Moving on to part (ii) of the above question, 8 more red balls are added so now the total number of balls in the bag is:
$\begin{align}
  & 12+8+x \\
 & =20+x \\
\end{align}$
As the number of balls in the bag changes to $20+x$ then the total number of outcomes changes to $20+x$.
Now, selecting a red ball from $8+x$ number of red balls we get,
$\begin{align}
  & {}^{8+x}{{C}_{1}} \\
 & =8+x \\
\end{align}$
The favorable outcomes change to $8+x$.
The probability of drawing a red ball is equal to:
$\dfrac{8+x}{20+x}$
It is also given that the probability of drawing a red ball will be twice the probability in part (i) so equating the probability in part (ii) to the multiplication of probability in part (i) we get,
$\begin{align}
  & \dfrac{8+x}{20+x}=2\left( \dfrac{x}{12+x} \right) \\
 & \Rightarrow \dfrac{8+x}{20+x}=\dfrac{2x}{12+x} \\
\end{align}$
On cross multiplication of the above equation we get,
$\begin{align}
  & \left( 8+x \right)\left( 12+x \right)=2x\left( 20+x \right) \\
 & \Rightarrow 96+8x+12x+{{x}^{2}}=40x+2{{x}^{2}} \\
 & \Rightarrow 96+20x+{{x}^{2}}=40x+2{{x}^{2}} \\
\end{align}$
Rearranging the above equation we get,
${{x}^{2}}+20x-96=0$
Solving the above quadratic equation using factorization method we get,
${{x}^{2}}+24x-4x-96=0$
Taking x as common from the first two terms and -4 from the last two terms we get,
$x\left( x+24 \right)-4\left( x+24 \right)=0$
Taking $\left( x+24 \right)$ as common from the above equation we get,
$\left( x+24 \right)\left( x-4 \right)=0$
Equating $\left( x+24 \right)\And \left( x-4 \right)$ to 0 we get,
$\begin{align}
  & x+24=0 \\
 & \Rightarrow x=-24 \\
 & x-4=0 \\
 & \Rightarrow x=4 \\
\end{align}$
As x is the number of balls which cannot be negative so we are rejecting $x=-24$.

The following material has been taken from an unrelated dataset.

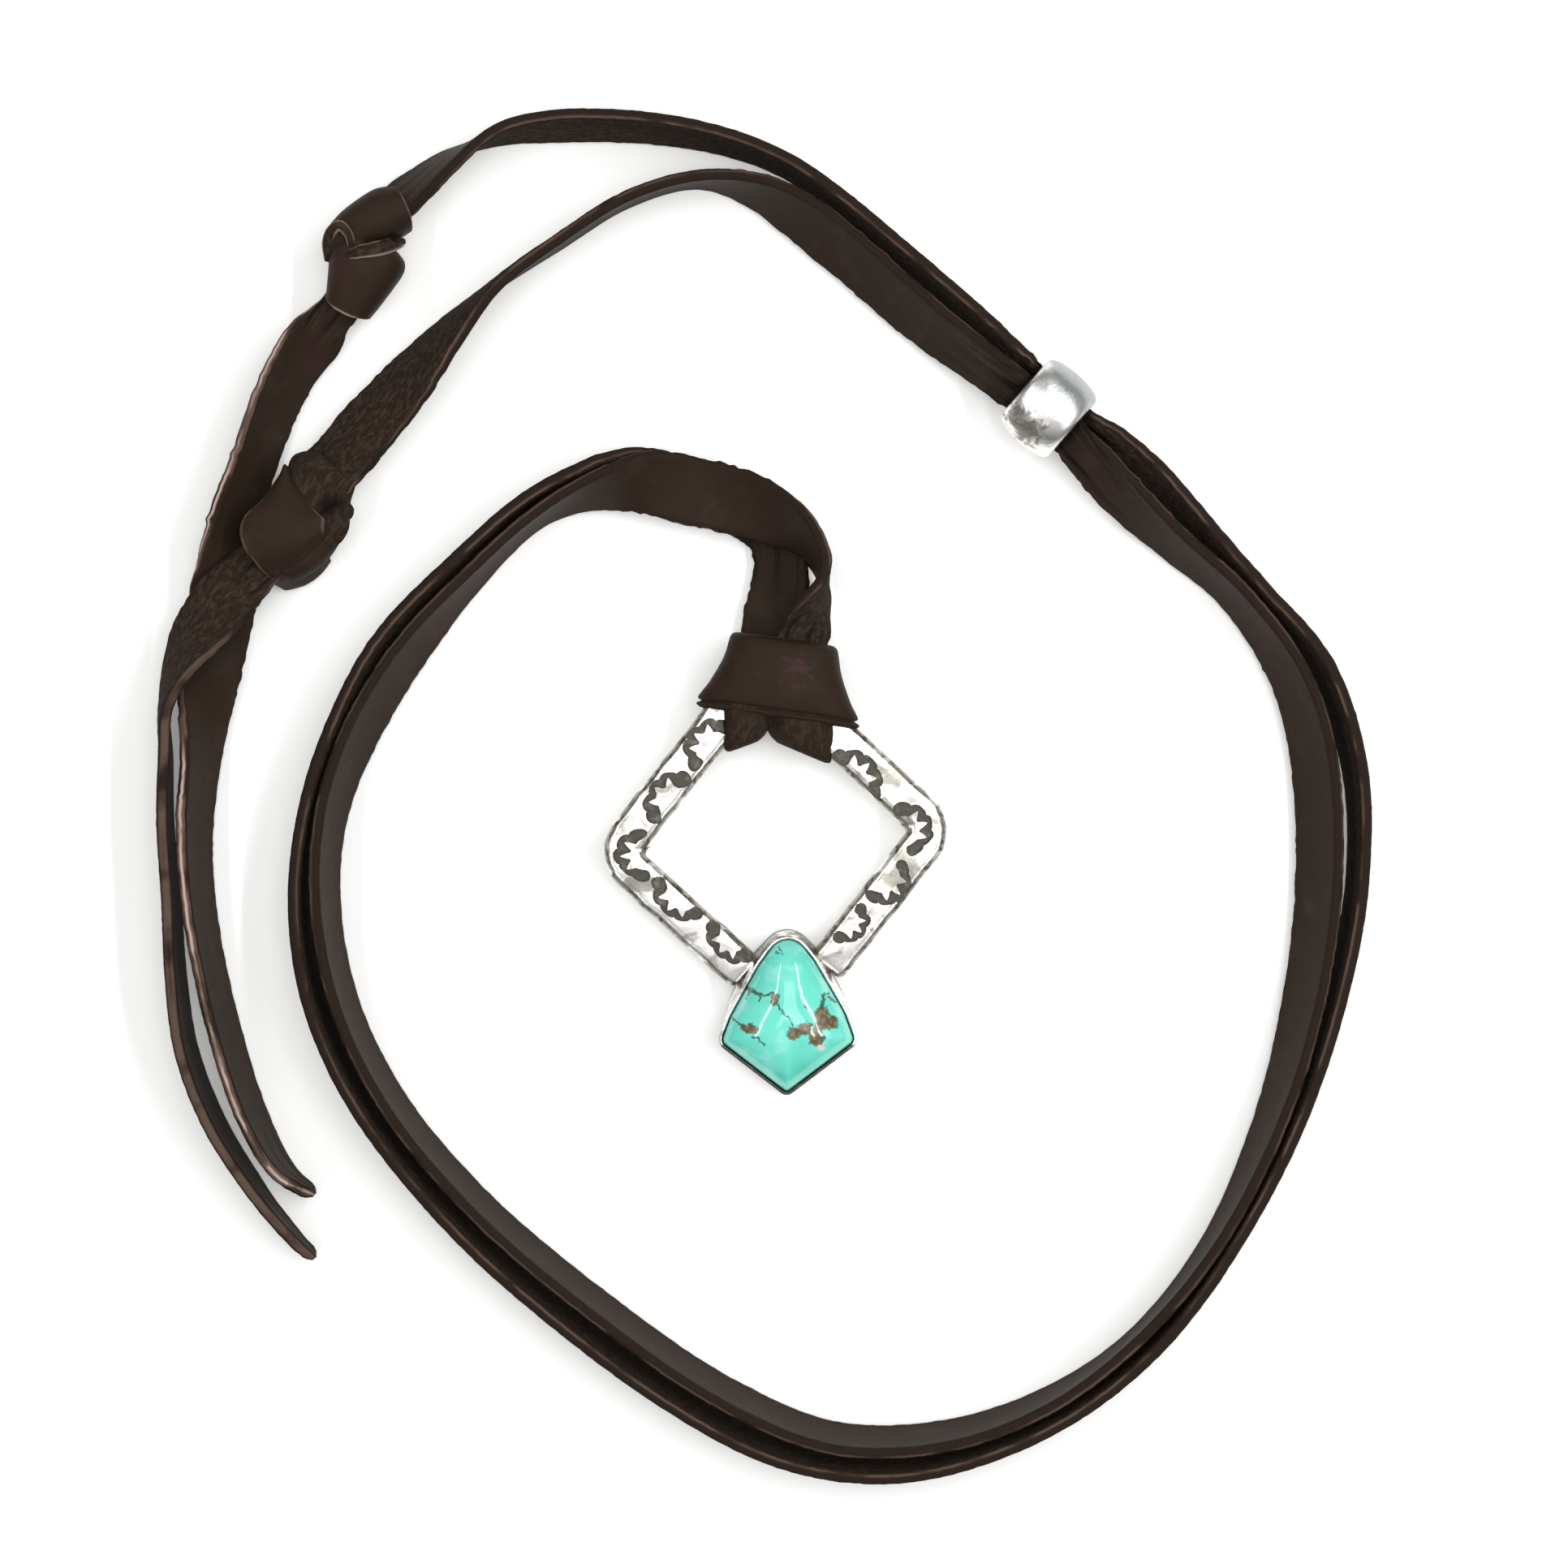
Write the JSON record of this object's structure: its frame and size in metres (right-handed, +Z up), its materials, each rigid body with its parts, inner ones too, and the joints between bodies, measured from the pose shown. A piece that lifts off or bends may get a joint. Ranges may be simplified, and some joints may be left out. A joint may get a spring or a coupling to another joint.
{
  "type": "necklace",
  "caption": "Silver pendant with a turquoise stone on a doubled flat brown leather lace with a silver slide bead and two knotted ends",
  "frame": {"origin": "on the table, under the middle of the silver pendant", "axes": "+Y from the stone towards the hitch, +X to the right of someone looking down on the pendant, +Z up off the table"},
  "size_m": [0.1398, 0.158, 0.011],
  "materials": {
    "silver": "polished with dark oxide in the stamping",
    "turquoise": "polished stone with a brown matrix",
    "leather": "dark brown grain, raw edges, rough flesh side"
  },
  "bodies": {
    "root": {"silver_frame": "silver", "turquoise_stone": "turquoise", "slide_bead": "silver", "lace_hitch": "leather", "strand_a": "leather", "strand_b": "leather", "knot_a": "leather", "knot_b": "leather", "tail_a": "leather", "tail_b": "leather"}
  },
  "joints": []
}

Hence, the value of $x=4$.

Note: You can verify that the value of x that you are getting is correct or not by substituting this value of x in the following equation and check whether after substituting this value of x does that equation hold or not.
$\begin{align}
  & \dfrac{8+x}{20+x}=2\left( \dfrac{x}{12+x} \right) \\
 & \Rightarrow \dfrac{8+x}{20+x}=\dfrac{2x}{12+x} \\
\end{align}$
Substituting $x=4$ in the above equation we get,
$\begin{align}
  & \dfrac{8+4}{20+4}=\dfrac{2\left( 4 \right)}{12+4} \\
 & \Rightarrow \dfrac{12}{24}=\dfrac{8}{16} \\
\end{align}$
Cross multiplying the above equation we get,
$\begin{align}
  & 12\left( 16 \right)=8\left( 24 \right) \\
 & \Rightarrow 192=192 \\
\end{align}$
As L.H.S is equal to R.H.S so the value of x that we obtained above are correct.